THE TASK — The listing below should be copied in full, word for word.

____________

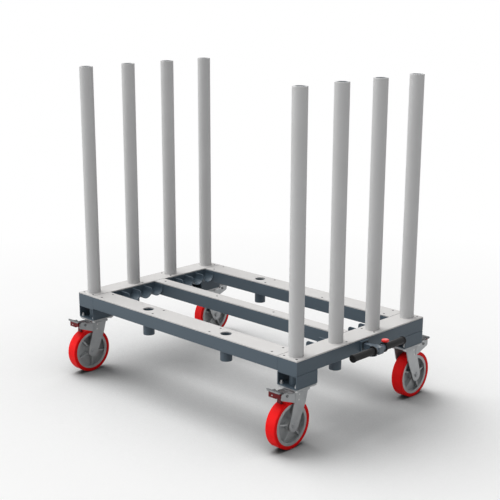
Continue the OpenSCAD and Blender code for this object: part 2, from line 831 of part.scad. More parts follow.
// Two grips with their collars; the rear collar carries the button boss
module handle_grips() {
    color("dimgray") difference() {
        union() {
            for (s = SIDES) translate([handle_x, s * handle_hub_w / 2, drawbar_z])
                rotate([-s * 90, 0, 0]) rotate_extrude() grip_outline();
            translate([handle_x, button_y, drawbar_z + handle_bar_d / 2 + slide_play])
                cylinder(h = boss_top - drawbar_z - handle_bar_d / 2 - slide_play, r = boss_r);
        }
        translate([handle_x, button_y, boss_top - stem_in - button_travel])
            cylinder(h = stem_in + button_travel + cut, r = stem_r + pin_play);
    }
}

// Red mushroom button on a round stem
module release_button() {
    color("red") translate([handle_x, button_y, 0]) {
        translate([0, 0, boss_top - stem_in + button_gap])
            cylinder(h = stem_in - button_gap + button_under - boss_top, r = stem_r);
        translate([0, 0, button_under]) rotate_extrude() {
            square([button_d / 2, button_h - button_edge_r]);
            square([button_d / 2 - button_edge_r, button_h]);
            intersection() {
                translate([button_d / 2 - button_edge_r, button_h - button_edge_r])
                    circle(button_edge_r);
                square([button_d, button_h]);
            }
        }
    }
}

// Named places of the four casters
module fork_at(sx, sy) { color("silver") at_caster(sx, sy) fork_body(); }
module axle_at(sx, sy) { color("gainsboro") at_caster(sx, sy) axle_body(); }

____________

WORKED ANSWER —
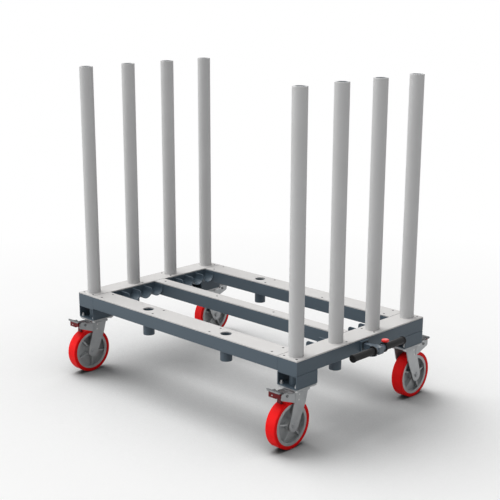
Continue the OpenSCAD and Blender code for this object: part 2, from line 831 of part.scad. More parts follow.
// Two grips with their collars; the rear collar carries the button boss
module handle_grips() {
    color("dimgray") difference() {
        union() {
            for (s = SIDES) translate([handle_x, s * handle_hub_w / 2, drawbar_z])
                rotate([-s * 90, 0, 0]) rotate_extrude() grip_outline();
            translate([handle_x, button_y, drawbar_z + handle_bar_d / 2 + slide_play])
                cylinder(h = boss_top - drawbar_z - handle_bar_d / 2 - slide_play, r = boss_r);
        }
        translate([handle_x, button_y, boss_top - stem_in - button_travel])
            cylinder(h = stem_in + button_travel + cut, r = stem_r + pin_play);
    }
}

// Red mushroom button on a round stem
module release_button() {
    color("red") translate([handle_x, button_y, 0]) {
        translate([0, 0, boss_top - stem_in + button_gap])
            cylinder(h = stem_in - button_gap + button_under - boss_top, r = stem_r);
        translate([0, 0, button_under]) rotate_extrude() {
            square([button_d / 2, button_h - button_edge_r]);
            square([button_d / 2 - button_edge_r, button_h]);
            intersection() {
                translate([button_d / 2 - button_edge_r, button_h - button_edge_r])
                    circle(button_edge_r);
                square([button_d, button_h]);
            }
        }
    }
}

// Named places of the four casters
module fork_at(sx, sy) { color("silver") at_caster(sx, sy) fork_body(); }
module axle_at(sx, sy) { color("gainsboro") at_caster(sx, sy) axle_body(); }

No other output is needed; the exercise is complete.